One day during my first year of college, Gramps called. He was in town, he said, and wanted to buy me a good dinner — “The best steak in Minneapolis,” as he put it. I wasn’t one to turn down a great steak. Or good conversation, and Gramps was an exceptional raconteur.

We went to Murray’s. Sadly, it was St. Patrick’s Day, which meant a line out the door and down the street. “It’s okay,” I said. “We’ll find a different restaurant.”

“Nonsense,” Gramps said. “I promised you the best steak in Minneapolis and that’s what you’re getting.” With that we went in, bypassing the line, and a stout, cheerful woman spotted my grandfather, shouted “Harry!” with a glad cry, and gave him a huge hug.

It went like this: “Mrs. Murray, I’d like you to meet my grandson. I promised him the best steak in Minneapolis. Can you help us out?”

Mrs. Murray had the maitre d’ set up table for us where only floor had been before.

Over dinner, Gramps explained why we were eating at Murray’s and not Charlie’s Cafe Exceptionale – the other great restaurant in town.

“A couple of years ago I wanted to take some buyers to dinner so I called Charlie’s and asked for a 7pm reservation for four under the name Rosenbaum. ‘I’m sorry, Mr. Rosenbaum,’ the maitre d’ replied. ‘I have nothing until 10pm.”

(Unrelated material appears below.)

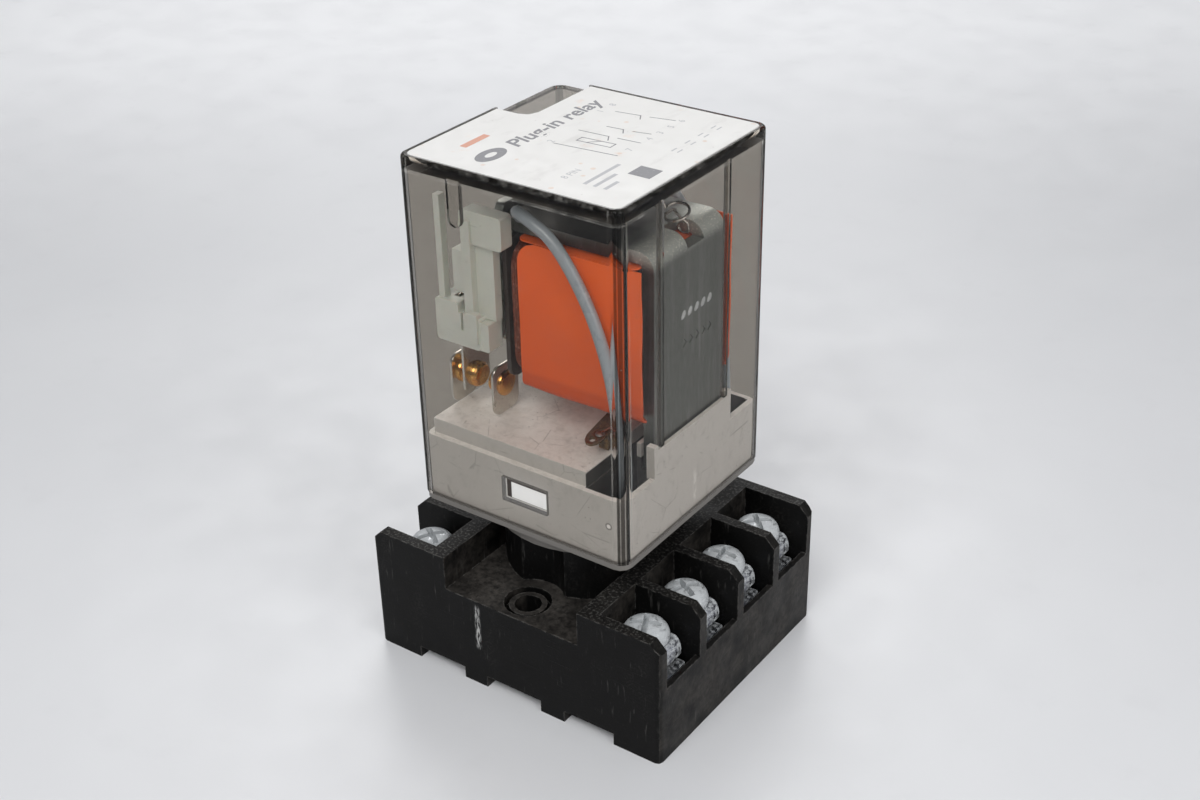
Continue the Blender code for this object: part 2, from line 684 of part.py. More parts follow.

As Gramps told the story he waited five minutes, called back, and made the same reservations under the name “Colonel Scott,” without difficulty.

It was the last time he ever ate at Charlie’s.

Rousseau once said that the only thing necessary for evil to triumph is for good men to do nothing — when you let the small evils pass, larger ones follow.

Perhaps and perhaps not, but while Charlie’s is long gone you can still get the best steak in town … and the best garlic toast you’ve ever imagined … at Murray’s.

Define success as you like – the accumulation of great wealth, the invention of world-changing gadgets, or the accolades of millions. How you define success is a personal matter.

As you do, consider my grandfather, Harry Rosenbaum, for whom Mrs. Murray set up a special table, just for us on St. Patrick’s Day.